Message-ID: <1248@helens.Stanford.EDU>
Date: 14 Nov 90 01:56:01 GMT
References: <7607@uwm.edu>
Sender: news@helens.Stanford.EDU
Organization: Stanford University
Lines: 33


We find your recent postings concerning Newton's Method for neural
networks somewhat misleading.  Using Newton's method to find a zero of
the mse surface does not seem like a very wise thing to do.  The mse
surface almost never has a zero in a real problem.  The goal of an
optimization problem like training a neural network is to minimize an
objective function, not to find a zero in that function (especially if
one does not exist). You do not want to use Newton's method to find a
zero of the error surface but rather of the gradient.  Some of the
difficulties you encountered (i.e.  infinite jumps near a local
minimum) are a result of this error. You mention the method does not
work well for f(x) = x^2.  In fact, Newton's Method applied to the
gradient of x^2 converges in one step.

Furthermore, you are considering terms independently.  Only diagonal
terms of the "Hessian" (not actually a Hessian in your algorithm) are
being approximated.  This is not Newton's method.  True Newton's
method requires the full Hessian.
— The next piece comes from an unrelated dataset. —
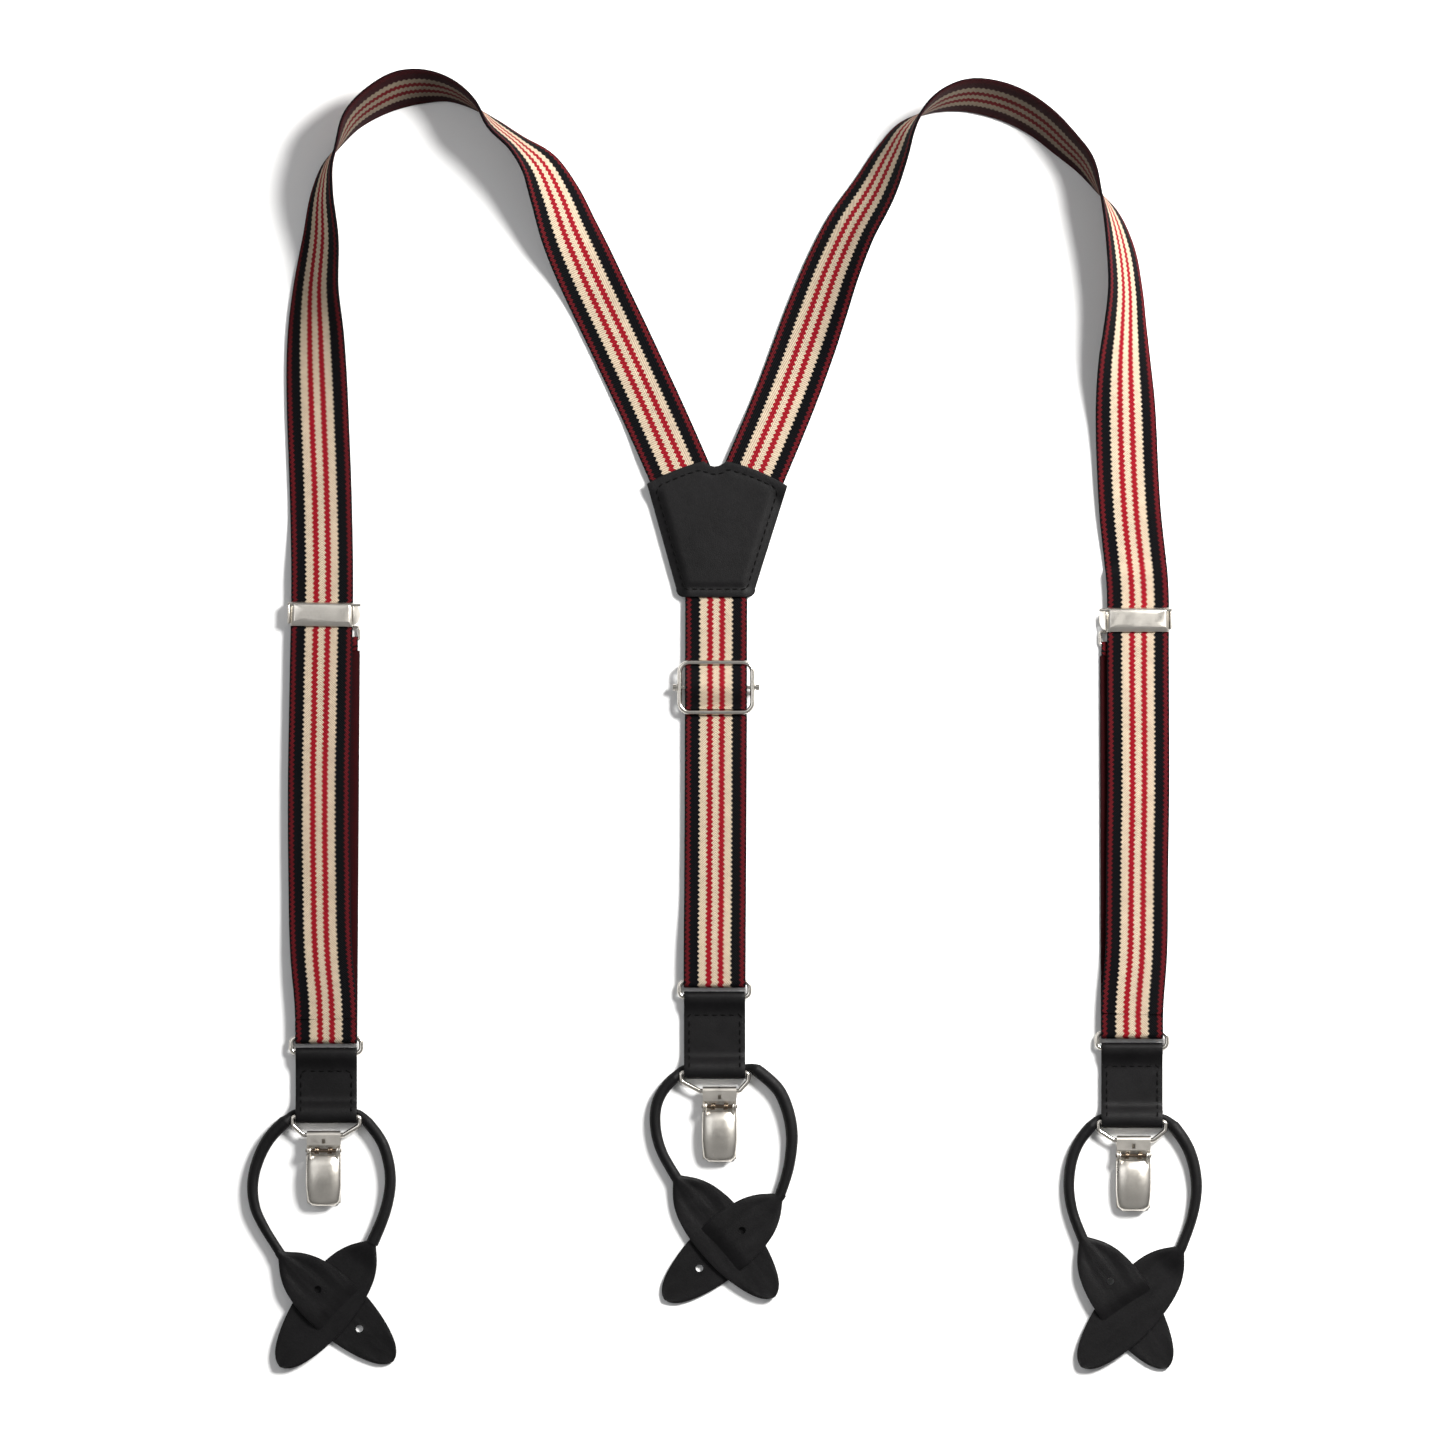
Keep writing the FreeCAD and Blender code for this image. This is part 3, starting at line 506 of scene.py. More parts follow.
def woven_stripes(name, settings, dim_as_painted_shade):
    """Herringbone webbing: stripes that zigzag with every second of the weave's ribs."""
    w = Weave(name)
    uv = w.node("ShaderNodeSeparateXYZ")
    w.put(uv.inputs[0], w.coords.outputs["UV"])
    u, v = uv.outputs[0], uv.outputs[1]
    repeat = settings.twill_repeat
    half = settings.width / 2
    zigzag = w.sum("SUBTRACT", w.sum("PINGPONG", v, repeat / 2), repeat / 4)
    side = w.sum("ABSOLUTE", w.sum("ADD", u, zigzag))
    share = w.sum("DIVIDE", side, half)
    black, maroon = Vector(settings.black), Vector(settings.maroon)
    cream, red = Vector(settings.cream), Vector(settings.red)
    # the reverse is the face's stripes with cream, red and maroon dimmed to about a third: painted
    # shade for where the reverse shows in the arches; its black takes a little maroon
    if dim_as_painted_shade:
        black = black.lerp(maroon, 0.2)
        cream, red, maroon = cream * 0.36, red * 0.36, maroon * 0.32
    stops = ((0.0, cream), (0.1, red), (0.283, cream), (0.52, black), (0.82, maroon),
             (0.94, black))
    colour = w.ramp(share, stops, stepped=True)
    # the twill's ribs lean away from the middle on both sides
    fine = repeat / 2
    lean = w.sum("ADD", v, w.sum("ABSOLUTE", u))
    rib = w.sum("DIVIDE", w.sum("PINGPONG", lean, fine / 2), fine / 2)
    picks = w.sum("DIVIDE", w.sum("PINGPONG", w.sum("SUBTRACT", v, u), 0.00024), 0.00024)
    ends = w.sum("DIVIDE", w.sum("PINGPONG", u, 0.0003), 0.0003)
    # the rib ramp darkens the grooves between the ribs and lightens their crests: painted shade
    # and a faint painted highlight
    shade = w.ramp(rib, ((0.0, Vector((0.26, 0.24, 0.24))), (0.5, Vector((0.95, 0.95, 0.95))),
                         (1.0, Vector((1.12, 1.1, 1.08)))))
    colour = w.tint(colour, 0.85, shade)
    patchy = w.ramp(w.noise(380.0), ((0.3, Vector((0.82, 0.82, 0.84))), (0.7, Vector((1.1,) * 3))))
    colour = w.tint(colour, 0.6, patchy)
    fluff = w.ramp(w.noise(4200.0, 2.0), ((0.3, Vector((0.75,) * 3)), (0.7, Vector((1.12,) * 3))))
    w.put(w.shader.inputs["Base Color"], w.tint(colour, 0.5, fluff))
    w.put(w.shader.inputs["Roughness"], w.span(rib, 0.0, 1.0, 0.9, 0.72))
    w.shader.inputs["Sheen Weight"].default_value = 0.005
    w.shader.inputs["Sheen Roughness"].default_value = 0.5
    w.shader.inputs["Specular IOR Level"].default_value = 0.06
    height = w.sum("ADD", w.sum("MULTIPLY", rib, 0.7), w.sum("MULTIPLY", picks, 0.18))
    height = w.sum("ADD", height, w.sum("MULTIPLY", ends, 0.18))
    normal = w.raise_by(height, 0.00028, 0.8)
    w.put(w.shader.inputs["Normal"], w.raise_by(w.noise(2600.0), 0.00006, 0.5, normal))
    return w.material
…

Using the diagonal performs no
rotation and is more akin to improving eigenvalue spread.  Le Cun and
Becker (Proceedings of the Connectionist Models Summer School, 1988)
derived a method for finding the exact diagonal values.  However,
their method is only valid for networks with a single hidden layer.

Note: Newton's Methods (applied to the gradient) as well as other
second order methods (Conjugate Gradient, Quasi-Newton, etc.) have
been studied for use with neural networks.  In all cases the
algorithms are subject to local minima.  It is true your method is not
subject to local minima.  On the other hand, it will also never
reach a stable solution unless you impose arbitrary halting rules.


- M. Lehr, E. Wan, F. Beaufays, S. Piche